Configuring IPv4 Unicast Layer 3 Termination on HDLC or PPP Interfaces

You can enable or disable IPv4 Layer 3 flow on HDLC or PPP serial interfaces. You can use the vrf forwarding <vrf name> command optionally on the serial interface.

You can also modify the default MTU 1500 bytes optionallyusing the mtu command.

To enable IPv4 Layer 3 flow on a serial interface, enter the following commands:


router(config)#interface serial x/y/z.channel-id
router(config-if)#vrf forwarding <vrf name> (optional)     
router(config-if)#ip address <ipv4 address> <mask>/<ip address> 
router(config-if)#mtu <bytes>

To disable IPv4 Layer 3 flow on a serial interface, enter the no form of the command:


router(config)#interface serial x/y/z.channel-id
router(config-if)#vrf forwarding <vrf name>  
router(config-if)#no ip address <ipv4 address> <mask>/<ip address>


router(config)#interface serial x/y/z.channel-id
router(config-if)#no vrf forwarding <vrf name>

Verifying IPv4 Layer 3 Termination on HDLC or PPP

The following show interface serial 0/bay/port.vc-number command displays information about PPP encapsulation and statistics of a serial interface.

To display configuration information on the serial interface, use the show interface serial command: 

Router# show interface serial 0/5/16.1
 Serial0/5/16.1 is up, line protocol is up
  Hardware is NCS4200-3GMS
  Internet address is 172.16.0.1/24
  MTU 1500 bytes, BW 44210 Kbit/sec, DLY 20000 usec,
     reliability 255/255, txload 1/255, rxload 1/255
  Encapsulation HDLC, crc 16, loopback not set
  Keepalive set (10 sec)
  Last input 00:00:03, output 00:00:02, output hang never
  Last clearing of "show interface" counters never
  Input queue: 0/375/0/0 (size/max/drops/flushes); Total output drops: 0
  Queueing strategy: fifo
  Output queue: 0/40 (size/max)
  5 minute input rate 76000 bits/sec, 298 packets/sec
  5 minute output rate 0 bits/sec, 0 packets/sec
     99332 packets input, 983489 bytes, 0 no buffer
     Received 0 broadcasts (0 IP multicasts)
     0 runts, 0 giants, 0 throttles
     0 input errors, 0 CRC, 0 frame, 0 overrun, 0 ignored, 0 abort
     62 packets output, 4832 bytes, 0 underruns
     0 output errors, 0 collisions, 3 interface resets
     0 unknown protocol drops
     0 output buffer failures, 0 output buffers swapped out
     0 carrier transitions
  no alarm present
  DSU mode 0, bandwidth 0 Kbit, scramble 0, VC 3, non-inverted data

QoS Support on Serial Interfaces

Table 10. Feature History

Feature Name

Release Information

Description
QoS Support on Serial Interfaces Cisco IOS XE Cupertino 17.9.1

QoS is supported on serial interfaces.

You can apply service policies on egress of L3 terminated serial interfaces with both HDLC and PPP encapsulation.

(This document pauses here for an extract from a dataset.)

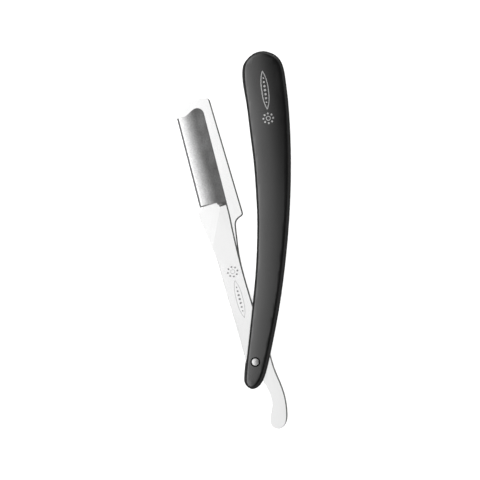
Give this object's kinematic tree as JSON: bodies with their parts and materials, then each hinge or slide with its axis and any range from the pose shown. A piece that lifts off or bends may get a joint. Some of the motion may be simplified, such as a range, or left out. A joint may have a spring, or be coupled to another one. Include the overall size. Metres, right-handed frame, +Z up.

By implementing QoS policies on serial interfaces you can shape, classify, or prioritize the data.

Starting with Cisco IOS XE Cupertino 17.9.1 release, you can apply QoS policy on Layer 3 terminated serial interfaces on HDLC and PPP serial interfaces for RSP3 module on the following interface modules:

  • 1-port OC481/ STM-16 or 4-port OC-12/OC-3 / STM-1/STM-4 + 12-Port T1/E1 + 4-Port T3/E3 CEM (NCS4200-3GMS)

  • NCS 4200 1-port OC-192 or 8-port low rate CEM 20G bandwidth (NCS4200-1T8S-20CS)

QoS support on serial interfaces offers the following:

  • Egress classification—Classifies packets with qos-group

  • Egress shaping—Classifies bandwidth rate

  • Egress CBWFQ—Actions bandwidth, BRR or BRP, and shape

  • Egress LLQ—Two-level priority and shaping

  • Egress WRED—Discard-class-based

  • Queue limit—In bytes and micro seconds

Creating QoS Classification

The following examples explain the QoS support on serial interfaces.

Configuring QoS class-map

QoS is supported based on precedence field of the IP header, hence 0–7 qos-groups.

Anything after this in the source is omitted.